Morgan is perhaps the only British screenwriter whose name helps sell a movie (any other suggestions?). So what can we learn from his work?

First, he has a rigorous sense of structure: as he told the New Yorker, he has “an almost autistic ability to see a shape in a story … So The Queen, right from the get-go, was ‘Audience scene — Monday — Tuesday — Wednesday — Thursday — Friday — Audience scene’. Blair-Brown was: ‘starts at the end, goes back, tells the story for two-thirds, then goes back’. I lock onto a structure like an infant looking at colours and shapes. Once I’ve got that I’ll never deviate from it.”

Second, although he has written a lot about real people, often living ones, he has a clear mission to be, as he said at LFF, “truthful rather than accurate”. What matters is to create characters that feel plausible, in a world that feels convincing. He told The Times, “My aim is to illustrate the truth underlying a character,” sometimes through the way they speak but often through small details. In a recent interview with The Guardian, Morgan explained how he’d imagined Frost: “The image I had of him was Frost on Concorde, at 55,000ft, living eight days a week and Nixon in some sort of cave of exile. It was the defining thing. This image of the one guy circumnavigating the globe in a ludicrous soundtrack of success. He’d have a glass of Cristal in his hand, a cigar cos you could smoke and drink yourself senseless at the time”. And while every real life story involves a great deal of research — how does the Prime Minister telephone the Queen? — the emotional heart of the film may be entirely fictitious, like the almost mystical communion between the Queen and the stag, or the drunken midnight phone call that Nixon makes to Frost. 
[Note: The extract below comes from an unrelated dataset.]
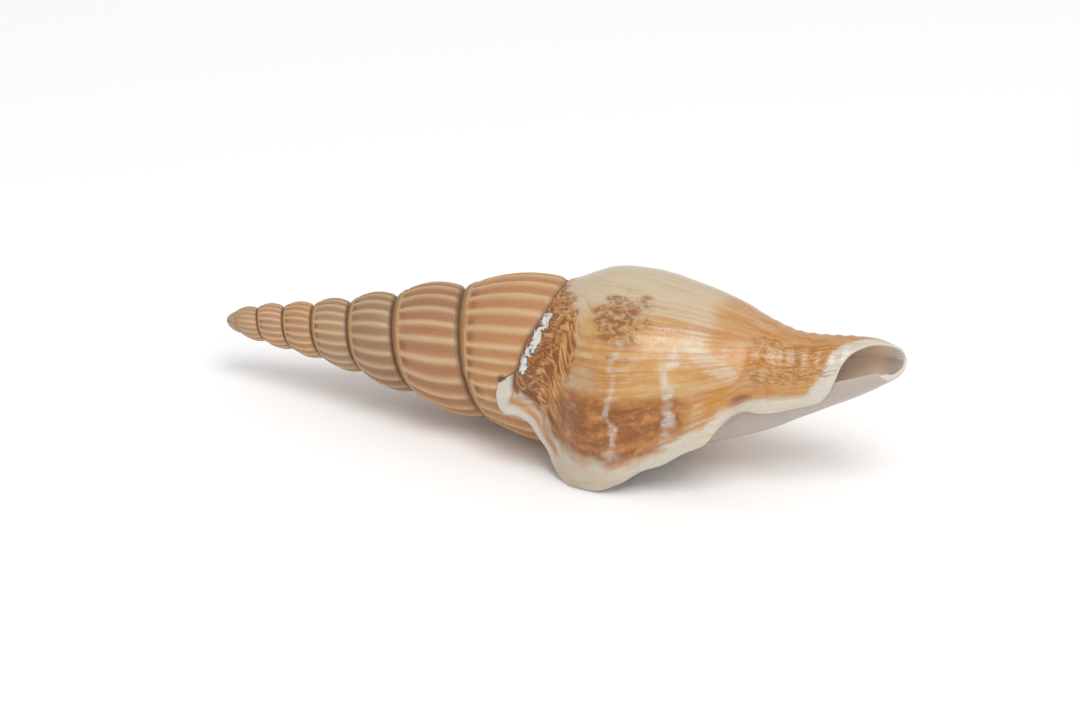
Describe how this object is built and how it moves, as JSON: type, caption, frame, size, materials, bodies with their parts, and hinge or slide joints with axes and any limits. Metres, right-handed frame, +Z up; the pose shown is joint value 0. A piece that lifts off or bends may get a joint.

Third, he understands that everyone’s a hero to themselves — and that nobody is perfect. His heroes are flawed, his villains sympathetic, so the audience is continually engaged. As he wrote about The Queen, “My screenplay leaves you in no doubt that I think the Queen is a cold, bigoted, uncompromising, distant person you wouldn’t particularly want as a parent. However, the film is about her being hurt and because we are often hurt there’s a shared humanity.” You rarely know what Morgan thinks, but you always know what his characters feel. 

Fourth, he’s brilliant at tackling big ideas through intimate stories. The Queen is a story about the British people’s complex relationship with the monarchy. Longford is about, in Morgan’s words, “the compassion of judgement”. The Clinton/Blair movie is about Britain’s relationship with America. These are big, bold, complex subjects, but Morgan keeps them at a human level, so the movies always feel like drama, never like debate. Every scene is rigorously argued, but feels emotionally alive. 

Above all, he’s hugely entertaining. Morgan’s one of the funniest writers around, particularly in The Queen, but also in even more potentially perilous material, like his screenplay for The Last King of Scotland, written with Jeremy Brock. A lot of screenplays are emotionally monotonous, continually playing the same note. Morgan’s dart and sparkle, full of light and shade. And he treats every story as a thriller — you will always want to know what happens next.

Right now though, my big question is: who’s going to play Bill Clinton?